Several senior diplomats said Haley's warning was unlikely to change many votes in the General Assembly, where such direct, public threats are rare.

Miroslav Lajcak, president of the General Assembly, declined to comment on Trump's remarks, but added: "It's the right and responsibility of member states to express their views."

A spokesman for UN Secretary General Antonio Guterres also declined to comment on Trump's remarks on Wednesday.

Trump said he liked "the message that Nikki sent yesterday at the United Nations, for all those nations that take our money and then they vote against us at the Security Council, or they vote against us potentially at the assembly".

A senior Western diplomat, speaking on condition of anonymity, described it as "poor tactics" at the United Nations "but pretty good for Haley 2020 or Haley 2024," referring to speculation that Haley might run for higher office.

"She's not going to win any votes in the General Assembly or the Security Council, but she is going to win some votes in the US population," the Western diplomat said.

A senior European diplomat, speaking on condition of anonymity, agreed Haley was unlikely to sway many UN states.

From Tel Aviv to Jerusalem

Trump abruptly reversed decades of US policy this month when he recognised Jerusalem as Israel's capital, generating outrage from Palestinians and the Arab world and concern among Washington's Western allies.

He also plans to move the US embassy to Jerusalem from Tel Aviv. The draft UN resolution calls on all countries to refrain from establishing diplomatic missions in Jerusalem.

A senior diplomat from a Muslim country, speaking on condition of anonymity, said of Haley's letter: "States resort to such blatant bullying only when they know they do not have a moral or legal argument to convince others.
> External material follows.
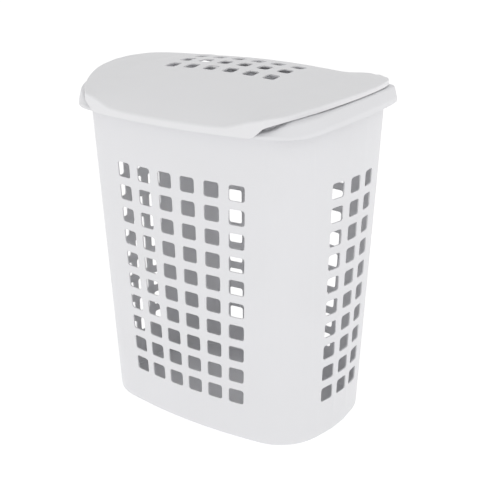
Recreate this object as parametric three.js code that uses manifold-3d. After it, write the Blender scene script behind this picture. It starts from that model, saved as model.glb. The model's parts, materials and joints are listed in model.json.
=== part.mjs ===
// Laundry hamper with a hinged, vented lid. Two white injection mouldings: a tapered basket whose rim
// turns out and down into a hollow band, arched at both ends as a grip, and a vaulted lid that clips
// on to two short pins behind the rim. Millimetres, +Z up, X along the length, front towards -Y,
// origin in the middle of the underside.
import * as THREE from 'three';
import { mergeGeometries, mergeVertices } from 'three/addons/utils/BufferGeometryUtils.js';
import Module from 'manifold-3d';

const wasm = await Module();
wasm.setup();

// Basket walls: four arcs joined by four corner arcs, at the underside and at the height of the rim.
const WALL = 2.2;
const RIM_HEIGHT = 560;
const FOOT = { halfLength: 220.8, halfWidth: 144.1, sideRadius: 847.6, endRadius: 270.4, cornerRadius: 84 };
const MOUTH = { halfLength: 242.6, halfWidth: 165.9, sideRadius: 1020, endRadius: 325.4, cornerRadius: 71.6 };
const FOOT_ROUNDING = 6;
const WALL_TOP = 530;
const FLOOR = 3;
const CORNER_STEPS = 6;

// Vent holes: rows of rounded squares, whose columns lean in with the walls.
const HOLE = { width: 28.5, height: 26, radius: 4.5 };
const HOLE_ROWS = 10;
const TOP_ROW_HEIGHT = 441.8;
const ROW_PITCH = 40;
const COLUMN_PITCH = 48.5;
const SIDE_COLUMNS = 6;
const END_COLUMNS = 3;
const COLUMN_LEAN = 0.169;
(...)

"We are missing some leadership here from the US and this type of letter is definitely not helping to establish US leadership in the Middle East peace process," the diplomat said.

Israel considers Jerusalem its capital and wants all embassies based there. Palestinians want the capital of an independent state to be in the city's eastern sector, which Israel occupied in 1967 and annexed in a move never recognised internationally.

Trump envoy visits Netanyahu

Meanwhile, Trump's chief negotiator Jason Greenblatt met with Israeli Prime Minister Benjamin Netanyahu on Wednesday as part of the administration's efforts to advance peace.

Greenblatt was accompanied by US Ambassador to Israel David Friedman in what the negotiator called in a Tweet "a check-in as the administration continues with its peace efforts which will benefit both Israelis and Palestinians".

Officials from Netanyahu's office offered no further information on the meeting.

On Tuesday, Greenblatt met with the European Union's special representative for the Middle East, Fernando Gentilini, as well as with Israeli Major General Yoav Mordechai, head of the COGAT defence ministry unit responsible for activities in the Palestinian territories, the US envoy said on Twitter.

Greenblatt is a key member of a small team appointed by Trump who have been holding meetings in the region for months as part of efforts to relaunch the moribund diplomatic process between Israel and the Palestinians.

Greenblatt's visit to Israel was meant to precede that of Vice President Mike Pence, who was due to arrive on Wednesday but postponed the trip to January, citing a need to attend a crucial Senate vote in Washington.